-------- Material
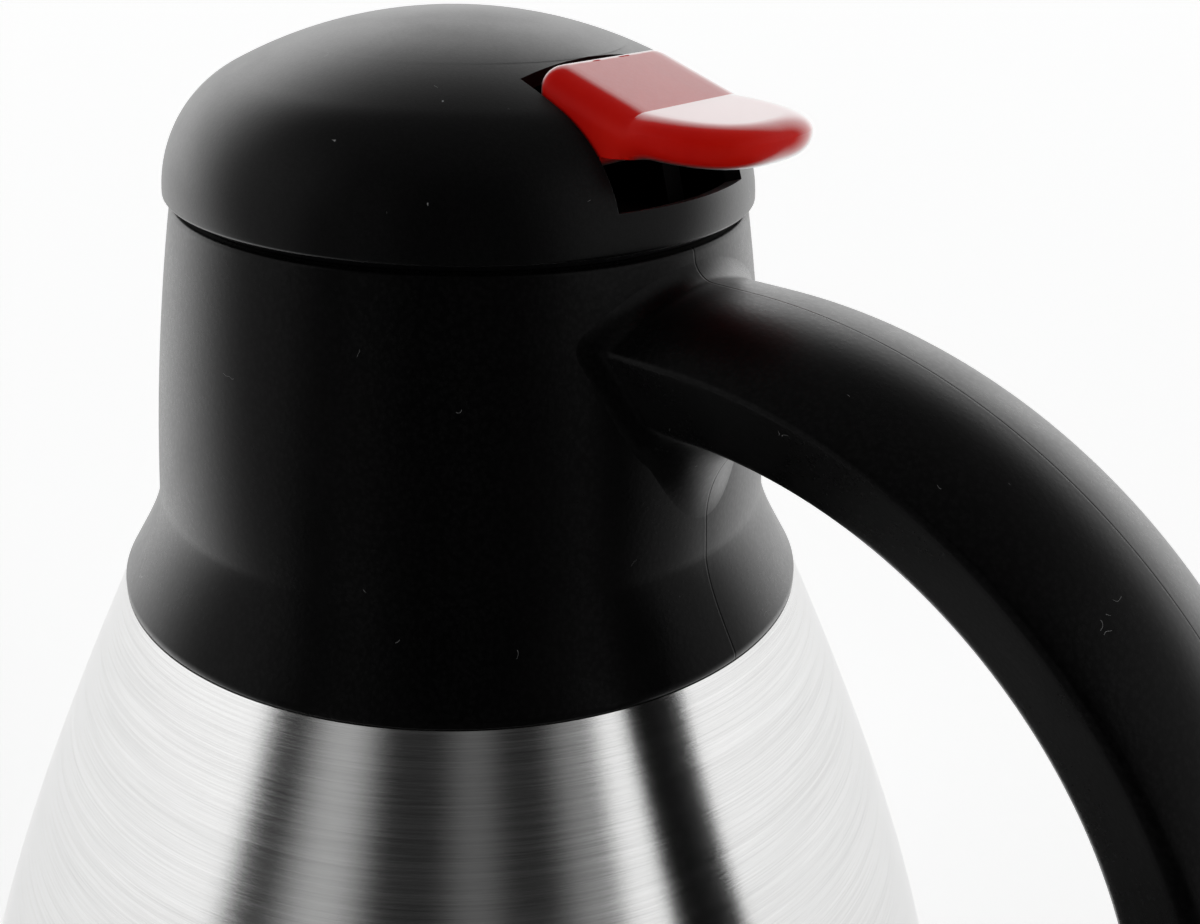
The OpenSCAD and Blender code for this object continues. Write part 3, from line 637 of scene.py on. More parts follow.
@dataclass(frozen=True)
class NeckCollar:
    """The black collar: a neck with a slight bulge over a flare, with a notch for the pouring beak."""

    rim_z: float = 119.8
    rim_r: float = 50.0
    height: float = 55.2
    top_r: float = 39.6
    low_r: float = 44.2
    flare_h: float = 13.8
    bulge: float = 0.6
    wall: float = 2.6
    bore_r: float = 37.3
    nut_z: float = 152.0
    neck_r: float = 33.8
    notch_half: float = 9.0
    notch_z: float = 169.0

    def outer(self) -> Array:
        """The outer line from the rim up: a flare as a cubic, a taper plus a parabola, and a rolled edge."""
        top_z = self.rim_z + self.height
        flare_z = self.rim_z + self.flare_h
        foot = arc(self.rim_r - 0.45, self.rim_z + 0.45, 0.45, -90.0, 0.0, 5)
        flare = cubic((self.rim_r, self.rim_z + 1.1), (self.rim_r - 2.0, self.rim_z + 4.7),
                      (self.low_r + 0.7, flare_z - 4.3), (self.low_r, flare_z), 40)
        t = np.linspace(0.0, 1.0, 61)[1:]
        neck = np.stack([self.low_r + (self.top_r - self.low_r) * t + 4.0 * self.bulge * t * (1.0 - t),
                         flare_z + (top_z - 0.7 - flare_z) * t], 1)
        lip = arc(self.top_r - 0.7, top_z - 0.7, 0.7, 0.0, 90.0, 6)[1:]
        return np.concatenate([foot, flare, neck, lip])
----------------
-------- Material
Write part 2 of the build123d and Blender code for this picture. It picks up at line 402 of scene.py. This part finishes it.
----------------
• Task objective: Among the entries above, find the line with "The OpenSCAD and" and the line with "notch_z: float = 169.0"; give again exactly these two lines and all lines between them.

• Response to this task:
The OpenSCAD and Blender code for this object continues. Write part 3, from line 637 of scene.py on. More parts follow.
@dataclass(frozen=True)
class NeckCollar:
    """The black collar: a neck with a slight bulge over a flare, with a notch for the pouring beak."""

    rim_z: float = 119.8
    rim_r: float = 50.0
    height: float = 55.2
    top_r: float = 39.6
    low_r: float = 44.2
    flare_h: float = 13.8
    bulge: float = 0.6
    wall: float = 2.6
    bore_r: float = 37.3
    nut_z: float = 152.0
    neck_r: float = 33.8
    notch_half: float = 9.0
    notch_z: float = 169.0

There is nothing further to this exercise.